I actually maintain several online Finnish learning resources now, including a flashcard deck of the most common 10,000 words from the YLE study way back [1], a command line lemmatizer [2], and a website whose permissions I need to refresh ASAP which archives Selkouutiset with YYYY/MM/DD URLs [3].
Indeed building these tools were what got me back into software development as a profession, after a long absence.
[1]: https://ankiweb.net/shared/info/1149950470
The tasks: scrape all the selko articles and then generate fi-> en translation tasks in the form of phrases (using an LLM). Same thing except en->fi. Free form task generation where I tend to use HS for articles (so like, adult Finnish). And then one I'm working on now, Finnish transcription from auto-generated speech, from selko again.
A lot of my evaluation is based on embedding + cosine distance. LLM's are truly bringing a golden age for language learning.
I was planning on doing a similar thing but my wife didn't seem terribly enthused by the current SOTA with Finnish text generation. Sometimes I do ask GPT-4 to "kerro minulle jotain kiinostavaa [aiheesta]" and throw the generated longform text into a single Anki card to read later on. The style definitely feels different, and it hallucinates a lot, but hey, it's still net beneficial on the margin.
Let's keep in touch, it's always good to meet fellow Finnward folk. My email is in my bio if you ever need anything.

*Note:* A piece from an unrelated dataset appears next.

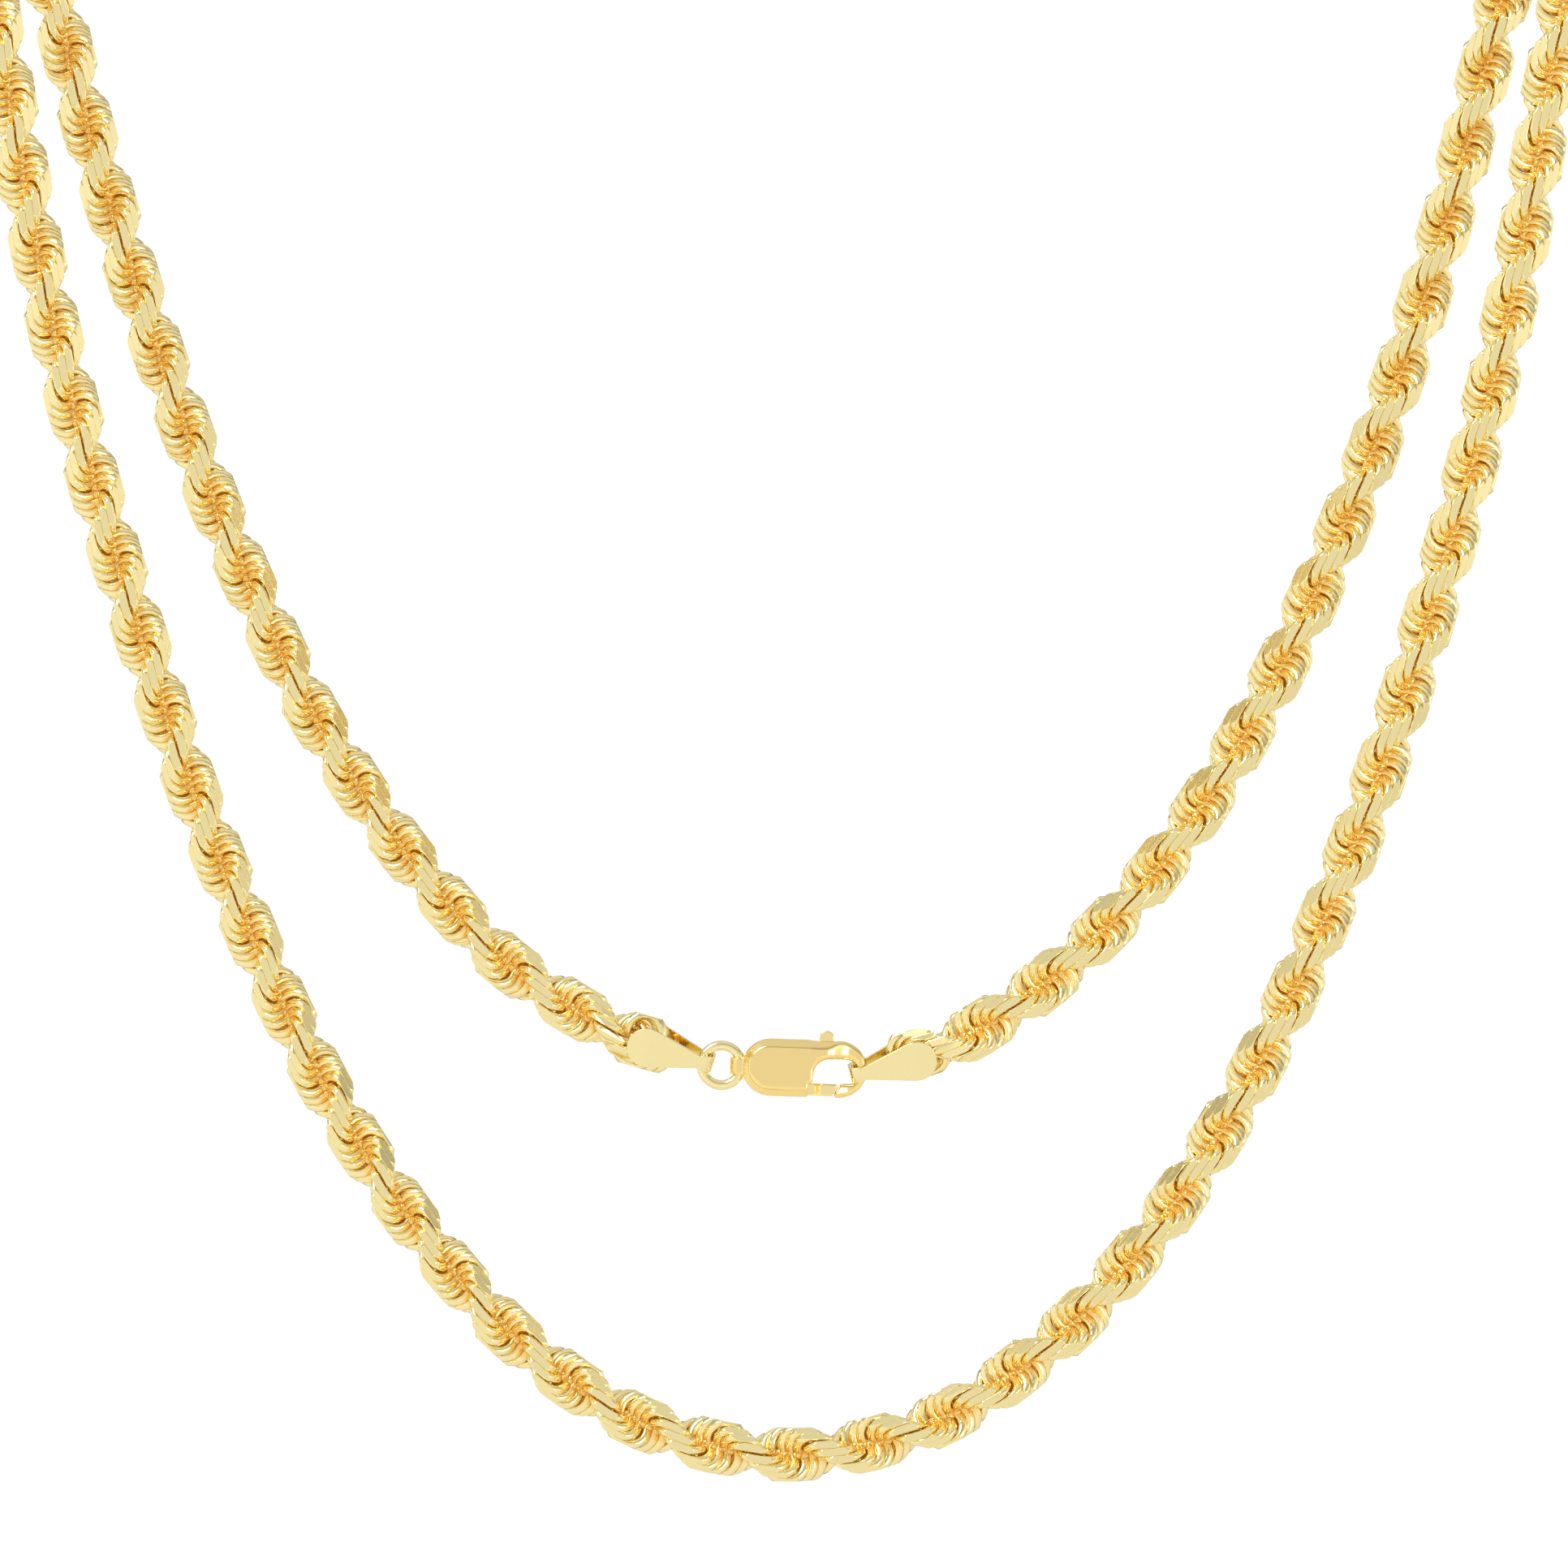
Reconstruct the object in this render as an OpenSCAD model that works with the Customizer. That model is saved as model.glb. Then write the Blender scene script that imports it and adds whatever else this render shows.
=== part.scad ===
// Rope-chain necklace with folded end caps, a jump ring and a lever clasp.
// It hangs doubled from two holders. Millimetres, +Z up, the clasp in the rear loop.

/* [Rope chain] */
// Outer diameter of the twisted chain
rope_d = 3.9; // [3:0.1:5]
// Number of flat sides of the chain's envelope
rope_sides = 10; // [8:1:12]
// Distance from the front loop's centre plane to the rear loop's
loop_spacing = 6.2; // [5.6:0.1:9]

/* [End caps] */
// Diameter of the round plates that grip the chain's last links
cap_head_d = 2.8; // [2.4:0.1:3.4]
// Distance from a plate's centre to the far side of the fold
cap_length = 4.75; // [4.5:0.05:6]
// Width of the strap where it is narrowest
cap_neck_w = 0.9; // [0.7:0.05:1.1]
// Width of the strap round the fold
cap_band_w = 1.1; // [0.9:0.05:1.3]
// Thickness of the strap
cap_strap = 0.25; // [0.2:0.05:0.35]
// Inner distance between the two plates
cap_head_gap = 2.3; // [2:0.1:2.8]
// Inner width of the fold that the ring or hook passes through
cap_fold_gap = 1.5; // [1.5:0.1:1.9]
// How far each cap is turned about its own length, in degrees
cap_turn = 15; // [0:1:18]
// Downward slope of the left cap towards the clasp, in degrees
left_cap_slope = 17; // [0:0.5:25]
// Downward slope of the right cap towards the clasp, in degrees
right_cap_slope = 15; // [0:0.5:25]

/* [Jump ring] */
// Outer diameter of the ring
ring_d = 3.46; // [3.4:0.02:4]
// Diameter of the ring's wire
ring_wire = 0.7; // [0.55:0.05:0.75]

/* [Clasp body] */
// Length of the body without its eye
clasp_length = 8.75; // [8.4:0.05:9.6]
// Height of the body
clasp_height = 4; // [3.8:0.05:4.4]
// Thickness of the body
clasp_depth = 2.4; // [2.2:0.1:3]
// Thickness of the hook's far end
hook_end_depth = 0.9; // [0.7:0.05:0.95]
// Width of the hook's wire at its far end
hook_end_w = 0.75; // [0.7:0.05:0.85]
// Height of the hook's top bar
hook_bar_h = 1.32; // [1.1:0.02:1.5]
// Height of the space inside the hook
hook_gap_h = 1.65; // [1.5:0.05:1.75]
// Length of the space inside the hook
hook_gap_length = 3; // [2.7:0.05:3.1]
// Height of the edge slopes on the body's top and bottom
clasp_bevel_h = 0.55; // [0.3:0.05:0.7]
// Depth of the edge slopes
clasp_bevel_depth = 0.5; // [0.3:0.05:0.6]
// Downward slope of the clasp to the right, in degrees
clasp_slope = 2; // [0:0.5:8]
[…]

Finnish has 15 noun cases, but it's probably better thought of as 4+6+5 cases. The first 4 are pretty straightforward, except for the partitive, which is kind of a catch-all case. The middle 6 correspond to certain spatial relationships. Very roughly you can imagine these as {inside, outside} × {unmoving, moving closer, moving further}. Huone = room, huoneessa = in room, huoneen = into (=moving closer to the inside of) room. That kind of stuff. The last 5 have niche, special uses. That's how I mentally imagine them at least, there are a lot of details you only pick up by reading a lot.
The trade-off is that Finnish has virtually no prepositions, which English has a lot of, and which are similarly very confusing for beginners and even intermediate English speakers. There are a few post-positions, but even these are mostly things you can pick up by ear.
Verbs have a similar story. If you've ever learned Latin, Russian or Spanish you'll feel right at home with Finnish verbs, which pack a lot of info into the conjugation, but with the benefit of requiring fewer actual words per sentence.
I'm pretty happy with translation, even with GPT-3.5. I haven't used it for native text generation. Happy to keep in touch :D.